I came across a new book called “The Wisdom of Psychopaths: What Saints, Spies and Serial Killers Can Teach Us About Success” by Kevin Dutton. A catchy title even for the motivational field. He claims that CEOs and lawyers are high in the psychopathy continuum. This sounds bad, but he makes the point that psychopathic traits really aren’t all bad. It’s all a matter of degree. He writes that the seven deadly “wins” are ruthlessness, charm, focus, mental toughness, fearlessness, mindfulness and action.
Dutton claims the brilliant neurosurgeon who lacks empathy is more like Ted Bundy who killed for pleasure than we may wish to admit, and that the mugger lurking in a dimly lit parking lot has the same nerveless poise as a titan of industry.

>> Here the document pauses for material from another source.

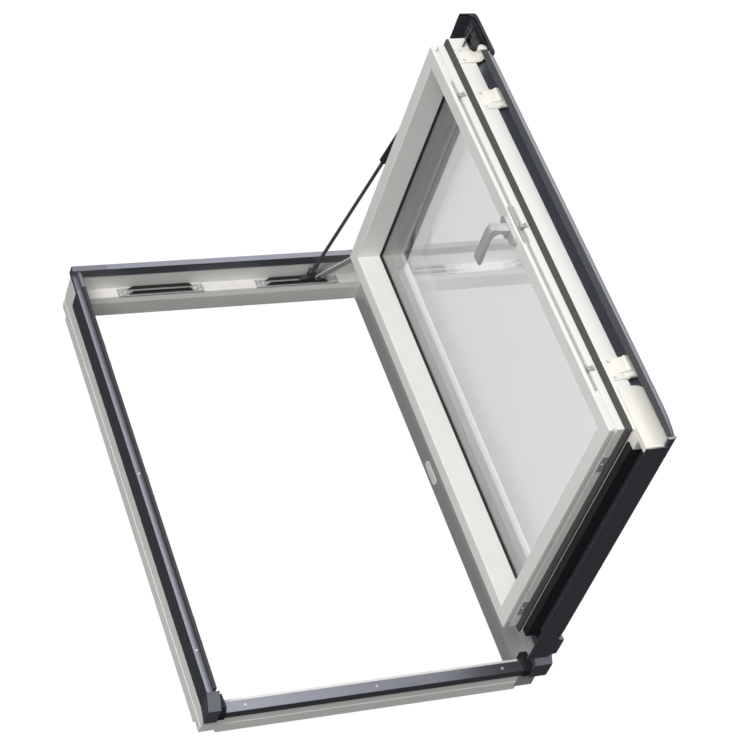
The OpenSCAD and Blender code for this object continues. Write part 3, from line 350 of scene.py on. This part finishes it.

The “functional psychopaths,” unlike their murderous counterparts, use their detached, unflinching, and charismatic personalities to succeed in mainstream society, and that shockingly, in some fields, the more “psychopathic” people are, the more likely they are to succeed.
Dutton places lawyers second on the list for psychopathic tendencies. He quotes one lawyer: “Deep inside me there’s a serial killer lurking somewhere. But I keep him amused with cocaine, Formula One, booty calls, and coruscating cross-examination.” Thus my subject for this post – cross-examination for psychopaths. I don’t recommend all the former vices but I do the “coruscating” crosses. At the very least we are sublimating our anti-social tendencies through verbally confronting and dissecting witnesses. Dutton colorfully describes our evolution: “Streaming behind our supersonic, turbocharged brains are ancient Darwinian vapor trails stretching all the way back to the brutal , blood-soaked killing fields of prehistory.” I like “blood-soaked.”

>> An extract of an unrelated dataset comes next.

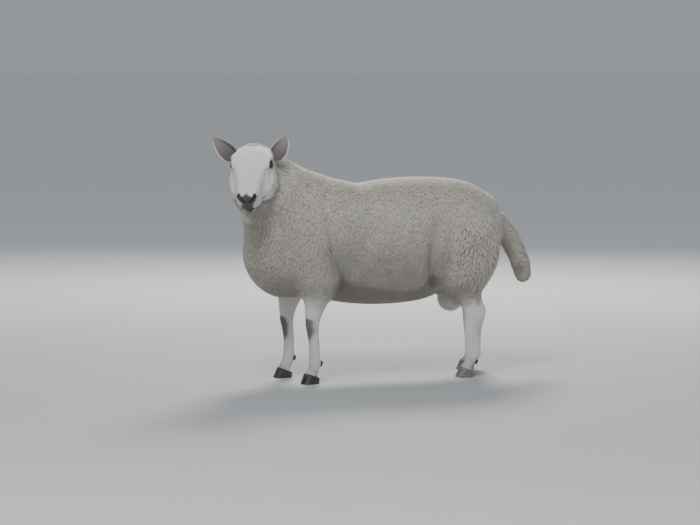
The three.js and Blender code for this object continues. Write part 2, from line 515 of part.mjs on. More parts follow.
// A closed tube of rings round an upright axis, every point moved out to where the field ends.
function tube(field, axis, z0, z1, rings, sides, reach) {
  const g = new THREE.CylinderGeometry(1, 1, 1, sides, rings), p = g.attributes.position;
  for (let i = 0; i < p.count; i++) {
    const z = mix(z0, z1, p.getY(i) + 0.5), [cx, cy] = axis(z), r = Math.hypot(p.getX(i), p.getZ(i));
    if (r < 1e-6) { p.setXYZ(i, cx, cy, z); continue; }
    const dx = p.getX(i) / r, dy = -p.getZ(i) / r, a = edge(field, cx, cy, z, dx, dy, reach);
    p.setXYZ(i, cx + dx * a, cy + dy * a, z);
  }
  return g;
}
for (const [name, leg] of Object.entries(LEGS)) {
  const fore = leg.rows === FORE, s = leg.side, b = legBox[name], mid = fore ? KNEE_CUT : HOCK_CUT;
  const upper = solid(skin(whole, steps(b[0][0] - 20, b[1][0] + 20, fore ? 20 : 23), steps(b[0][1], b[1][1], 20), steps(mid - 30, b[1][2] + 40, 24)))
    .intersect(block([b[0][0], b[0][1], mid], b[1], -CUT));
  add(name + "_upper", largest(upper), fore ? HAIR : FLEECE);
  const lowerSkin = tube(whole, leg.axis, 8, mid + 10, 10, 12, 70);
  // the foot frame: heading of the toes, and the slanting plane of the coronets
  const turn = new THREE.Matrix4().makeRotationZ(-s * leg.toe).setPosition(leg.foot, s * LEG_Y, 0);   // local -X to the toe
  const slope = Math.atan2(CLAW.front - CLAW.heel, CLAW.long);
  const coronet = (side) => {
    const m = new THREE.Matrix4().makeRotationY(slope).setPosition(0, 0, (CLAW.front + CLAW.heel) / 2).premultiply(turn);
    return side > 0 ? block([-BIG, -BIG, CUT], [BIG, BIG, BIG], 0, m) : block([-BIG, -BIG, -BIG], [BIG, BIG, -CUT], 0, m);
  };
  const lower = solid(lowerSkin).intersect(coronet(1)).intersect(block([-BIG, -BIG, -BIG], [BIG, BIG, mid], -CUT));
  add(name + "_lower", largest(lower), HAIR);
  const lowerRoom = grown(lowerSkin, 2 * CUT);
  for (const [which, c] of [["outer", s], ["inner", -s]]) {
    // a claw: flat sole, blunt pointed toe, walls leaning back up to the coronet
    const g = new THREE.CylinderGeometry(1, 1, 1, 14, 1), p = g.attributes.position;
    for (let i = 0; i < p.count; i++) {
      const h = p.getY(i) + 0.5, r = Math.hypot(p.getX(i), p.getZ(i)), k = Math.min(r, 1);
      const q = Math.atan2(p.getZ(i), -p.getX(i)), fx = Math.cos(q), fy = Math.sin(q);
      const long = (fx > 0 ? 0.58 : 0.40) * CLAW.long * mix(1, 0.74, h), wide = (CLAW.wide / 2) * mix(1, 0.93, h);
      // the inner wall is nearly straight, the outer one curves in to a toe that lies near the cleft
      const round = Math.sign(fy) * Math.pow(Math.abs(fy), fy < 0 ? 0.4 : 0.72) * (fx > 0 ? 1 - 0.25 * fx * fx : 1);
      const x = -Math.sign(fx) * Math.pow(Math.abs(fx), 0.85) * long * k + 13 * h;
      const y = c * (CLAW.split + wide * (1 + round * k) - 0.35 * wide * k * Math.pow(Math.max(0, fx), 3));
      p.setXYZ(i, x, y, h * (CLAW.front + 4));
    }
    g.applyMatrix4(turn);
    let m = solid(g);
    if (m.volume() < 0) { g.index.array.reverse(); m = solid(g); }
    add(name + "_claw_" + which, largest(m.intersect(coronet(-1))), HORN);
    // the dewclaw above the heel
    const dz = fore ? DEW.fore : DEW.hind, [ax, ay] = leg.axis(dz), q = -s * leg.toe + c * 0.62, out = edge(whole, ax, ay, dz, Math.cos(q), Math.sin(q), 70) - 2.5;
    const dew = new THREE.SphereGeometry(1, 6, 5).scale(8.5, 7, 12).rotateY(0.35).rotateZ(q).translate(ax + out * Math.cos(q), ay + out * Math.sin(q), dz);
    add(name + "_dewclaw_" + which, largest(solid(dew).subtract(lowerRoom)), HORN);
  }
}

// the plan centre of the whole animal goes to the origin, its soles to the floor
const bounds = new THREE.Box3().setFromObject(sheep), middle = bounds.getCenter(new THREE.Vector3());
for (const mesh of sheep.children) mesh.geometry.translate(-middle.x, -middle.y, -bounds.min.z);

export default sheep;
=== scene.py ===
import math
import time

import bpy
import numpy as np
from mathutils import Matrix, Vector


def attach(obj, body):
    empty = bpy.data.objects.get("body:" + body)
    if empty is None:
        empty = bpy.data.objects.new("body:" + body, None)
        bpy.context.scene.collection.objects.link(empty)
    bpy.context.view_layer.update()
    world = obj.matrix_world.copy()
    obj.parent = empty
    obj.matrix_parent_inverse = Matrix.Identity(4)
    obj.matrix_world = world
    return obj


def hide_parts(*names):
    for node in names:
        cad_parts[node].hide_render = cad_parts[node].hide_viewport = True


START = time.time()
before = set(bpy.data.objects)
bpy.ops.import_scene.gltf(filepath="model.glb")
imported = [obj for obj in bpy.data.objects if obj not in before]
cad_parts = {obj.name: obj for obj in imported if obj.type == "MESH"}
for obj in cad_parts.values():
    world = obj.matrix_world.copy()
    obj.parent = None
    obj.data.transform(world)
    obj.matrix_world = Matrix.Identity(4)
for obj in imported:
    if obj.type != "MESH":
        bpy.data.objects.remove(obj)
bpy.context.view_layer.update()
SHIFT = np.array([28.910847, 31.063561, 0.0])     # working frame to row frame


def row(p):
    return (np.asarray(p) + SHIFT) / 1000.0


# ---------------------------------------------------------------- small maths
def unit(v):
    return v / np.maximum(np.linalg.norm(v, axis=-1, keepdims=True), 1e-12)


def mix(a, b, t):
    return a + (b - a) * t


def ramp(x, a, b):
    t = np.clip((x - a) / (b - a), 0, 1)
    return t * t * (3 - 2 * t)


def bell(x, w):
    return np.exp(-(x / w) ** 2)


def smin(a, b, k):
    h = np.maximum(k - np.abs(a - b), 0) / k
    return np.minimum(a, b) - h * h * k * 0.25


def hashed(i, seed):
    """A repeatable number from 0 to 1 for each integer."""
    h = (i.astype(np.uint64) * np.uint64(0x9E3779B97F4A7C15) + np.uint64(seed * 7919 + 13)) & np.uint64(0xFFFFFFFFFFFFFFFF)
    h ^= h >> np.uint64(31)
    h = (h * np.uint64(0xBF58476D1CE4E5B9)) & np.uint64(0xFFFFFFFFFFFFFFFF)
    h ^= h >> np.uint64(29)
    return (h >> np.uint64(11)).astype(float) / float(1 << 53)


def noise(p, scale, seed=1):
    """Smooth value noise of points p (n, 3), with cells of the given size or sizes, from -1 to 1."""
    q = p / np.asarray(scale, float) + 1000.0
    i = np.floor(q).astype(np.int64)
    f = q - i
    f = f * f * (3 - 2 * f)
    out = np.zeros(len(p))
    for cx in (0, 1):
        for cy in (0, 1):
            for cz in (0, 1):
                key = (i[:, 0] + cx) * 73856093 ^ (i[:, 1] + cy) * 19349663 ^ (i[:, 2] + cz) * 83492791
                w = (f[:, 0] if cx else 1 - f[:, 0]) * (f[:, 1] if cy else 1 - f[:, 1]) * (f[:, 2] if cz else 1 - f[:, 2])
                out += w * hashed(key & 0x7FFFFFFF, seed)
    return out * 2 - 1


# ---------------------------------------------------------------- forms, negative inside
def tabulated(rows):
    """A smooth curve through each column of a table, read off at every half millimetre."""
    r = np.array(rows, float)
    x, n = r[:, 0], len(r)
    lo, hi = np.maximum(np.arange(n) - 1, 0), np.minimum(np.arange(n) + 1, n - 1)
    m = (r[hi] - r[lo]) / (x[hi] - x[lo])[:, None]
    s = np.arange(x[0], x[-1] + 0.5, 0.5)
    i = np.clip(np.searchsorted(x, s, side="right") - 1, 0, n - 2)
    h = (x[i + 1] - x[i])[:, None]
    t = np.clip((s - x[i])[:, None] / h, 0, 1)
    y = r[i] * (2 * t**3 - 3 * t**2 + 1) + m[i] * h * (t**3 - 2 * t**2 + t) + r[i + 1] * (3 * t**2 - 2 * t**3) + m[i + 1] * h * (t**3 - t**2)
    return x[0], x[-1], y[:, 1:]


def read(tab, e):
    q = (e - tab[0]) * 2
    i = np.clip(q.astype(int), 0, len(tab[2]) - 2)
    f = (q - i)[:, None]
    return tab[2][i] * (1 - f) + tab[2][i + 1] * f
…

The key traits to psychopathic success are: ruthlessness; intense capacity to focus, excluding all distractions such as fear; powerful reward motivation; a disposition to action; acute ability to read emotions in other people, without being moved by them; charisma; mental resilience; and mindfulness, the ability to live in the present moment. Include in that “the refrigerated heart of a ruthless, glacial predator.” Sounds a lot like a trial lawyer conducting a cross-examination.

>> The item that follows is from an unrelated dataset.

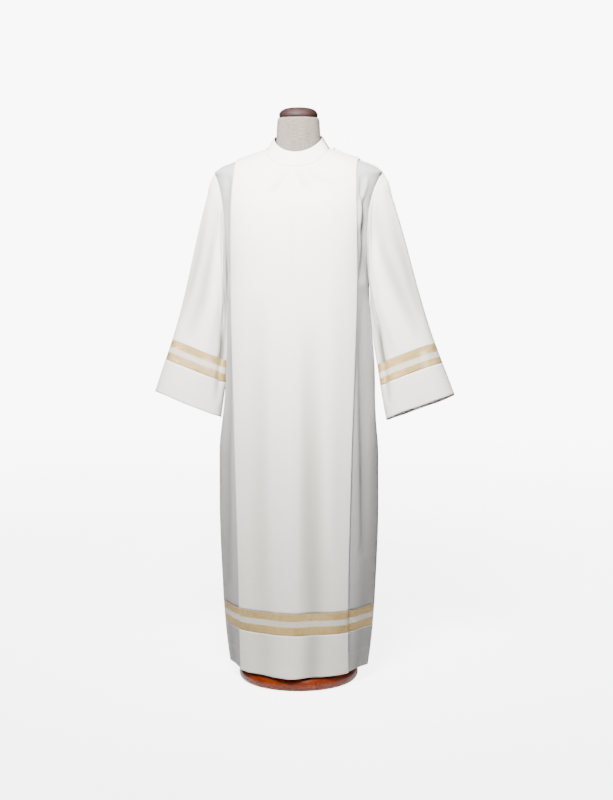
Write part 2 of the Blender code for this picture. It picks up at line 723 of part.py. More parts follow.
def make_form():
    """The linen torso: closed sections stacked from the hips to the neck."""
    mesh = bpy.data.meshes.new("form_torso")
    work = bmesh.new()
    rings = []
    for level in FORM_LEVELS:
        height = level.height
        limit = read_table(BODY_LEVELS, "half_width", height + FORM_BELOW_SHOULDER)
        resting = SHOULDER_TIP_HEIGHT < height < ridge_height(NECK_HALF_WIDTH)
        half_width = min(level.half_width, limit) if resting else level.half_width
        ring = []
        for i in range(FORM_SIDES):
            turn = 2 * math.pi * i / FORM_SIDES
            reach = level.back if math.sin(turn) > 0 else level.front
            power = 2 / level.roundness
            across = half_width * signed_power(math.cos(turn), power)
            ring.append(work.verts.new((across, reach * signed_power(math.sin(turn), power), height)))
        rings.append(ring)
    for lower, upper in zip(rings, rings[1:]):
        for i in range(FORM_SIDES):
            after = (i + 1) % FORM_SIDES
            work.faces.new((lower[i], lower[after], upper[after], upper[i]))
    work.faces.new(rings[-1])
    work.faces.new(reversed(rings[0]))
    work.to_mesh(mesh)
    work.free()
    mesh.shade_smooth()
    mesh.materials.append(linen)
    collection.objects.link(bpy.data.objects.new("form_torso", mesh))


clear_scene()
collection = bpy.data.collections.new("alb_robe_on_dress_form")
bpy.context.scene.collection.children.link(collection)
cutters = bpy.data.collections.new("cutters")
bpy.context.scene.collection.children.link(cutters)

ivory = make_material("ivory_cloth", (0.91, 0.90, 0.85), 0.85)
gold_openwork = make_material("gold_openwork", (0.78, 0.62, 0.34), 0.7)
linen = make_material("beige_linen", (0.60, 0.52, 0.44), 0.9)
base_wood = make_material("polished_wood", (0.30, 0.06, 0.012), 0.25)
cap_wood = make_material("dark_wood", (0.09, 0.022, 0.014), 0.35)
pole_metal = make_material("brushed_steel", (0.55, 0.55, 0.56), 0.35, 1.0)
zip_nylon = make_material("ivory_nylon", (0.86, 0.84, 0.78), 0.5)
nickel = make_material("nickel", (0.62, 0.60, 0.57), 0.3, 1.0)

make_stand()
make_form()
make_body(-1, "front")
make_body(1, "back")
for sleeve_shape in SLEEVE_SHAPES:
    make_sleeve(sleeve_shape)
make_collar()
make_zip_tapes()
make_slider()
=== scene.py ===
# Ivory alb with gold openwork bands, on a linen dress form with a turned wooden base.
# Metres, +Z up, the robe's front faces -Y and +X is the wearer's left.
import math

import bpy
import numpy as np
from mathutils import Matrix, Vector


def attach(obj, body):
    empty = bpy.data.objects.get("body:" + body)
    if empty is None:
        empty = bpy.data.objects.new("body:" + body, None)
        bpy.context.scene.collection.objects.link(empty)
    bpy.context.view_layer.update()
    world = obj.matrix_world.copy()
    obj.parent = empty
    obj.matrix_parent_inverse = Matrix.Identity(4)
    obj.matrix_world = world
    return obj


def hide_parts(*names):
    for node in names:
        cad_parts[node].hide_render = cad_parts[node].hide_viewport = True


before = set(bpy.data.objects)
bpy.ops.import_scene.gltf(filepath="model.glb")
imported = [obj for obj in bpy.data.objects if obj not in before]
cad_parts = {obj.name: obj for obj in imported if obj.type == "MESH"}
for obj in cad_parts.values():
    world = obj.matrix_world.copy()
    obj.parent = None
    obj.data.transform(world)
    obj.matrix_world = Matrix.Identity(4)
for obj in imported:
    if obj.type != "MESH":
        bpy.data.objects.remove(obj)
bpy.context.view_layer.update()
clothBody = "alb_and_form"


def addObject(name, data):
    made = bpy.data.objects.new(name, data)
    bpy.context.scene.collection.objects.link(made)
    return made


# A made piece rides with the robe and stands for one CAD node.
def standFor(piece, node):
    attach(piece, clothBody)
    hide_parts(node)
    return piece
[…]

Assuming his diagnosis is true, I am ready to embrace my inner Hannibal Lecter. In Thomas Harris’s books, Lecter possesses an extraordinary mental radar system to size up his victims and then destroy them. If only I had that psychopathic, serial killer sixth sense, imagine what I could do.
I want to get into their heads. Most people are not interested in what someone else is thinking or what they have to say. They act like they are listening, but they are only waiting for their turn to speak, anxiously waiting to jump in. I want to be zoned into their minds.
With Lecter’s radar I could read them like an ebook. I know that people exude information and if I could only see it all. . . . It flows from their mouths, it advertises in every mannerism, tic and twitch. Whether they are shy, materialistic, body conscious, vain, fluent in cliche, brimming in aphorism and tabloid axioms, they reveal themselves in thousands of different ways. I want to be sensitive to the signals. To identify them like a bird-watcher cataloging avian species.
I want to dissect their clothes, listen for changes in their voices and watch their eye movements. Recognize their pupil dilation, pore size, skin flush, rate of breathing. Search out the poker tells.
I want to know what they put in their shopping carts. Which magazines they read and TV shows they watch. What wave length are they operating on. Whether they appear perturbed. Acts hunted or feigns contrition or constructs a defense for themselves. Are they delaying their answers or embellishing them with extra detail? Are there outward signs of stress in their posture or their faces? Are they playing games or being straight?
I know in my heart of hearts that everybody lies – every day, every hour, awake, asleep, even in their dreams. Every part of their bodies – their tongue, their hands, their toes, their eyes, their attitude – all will display their deceptions. If only I could see it.
Armed with all this information I could easily lever open their defenses. Then assault them with laser-like questions which shatter their confidence and force devastating admissions. They dribble off the witness stand forming a pool on the floor. And I do it without any conscience — just like Lecter.
And after the trial I take my meds and return to normal.
addendum: I just watched an episode of the BBC series Sherlock. Brilliant show. I love Benedict Cumberbatch playing Holmes. But the purpose of this addendum is to point out one line spoken by Sherlock: “I’m not a psychopath; I’m a high-functioning sociopath.” Perhaps that is a superior diagnosis for the most effective cross-examiners. I interpret Holmes comment to mean he doesn’t solve cases to serve some notion of justice, but for the selfish satisfaction of winning.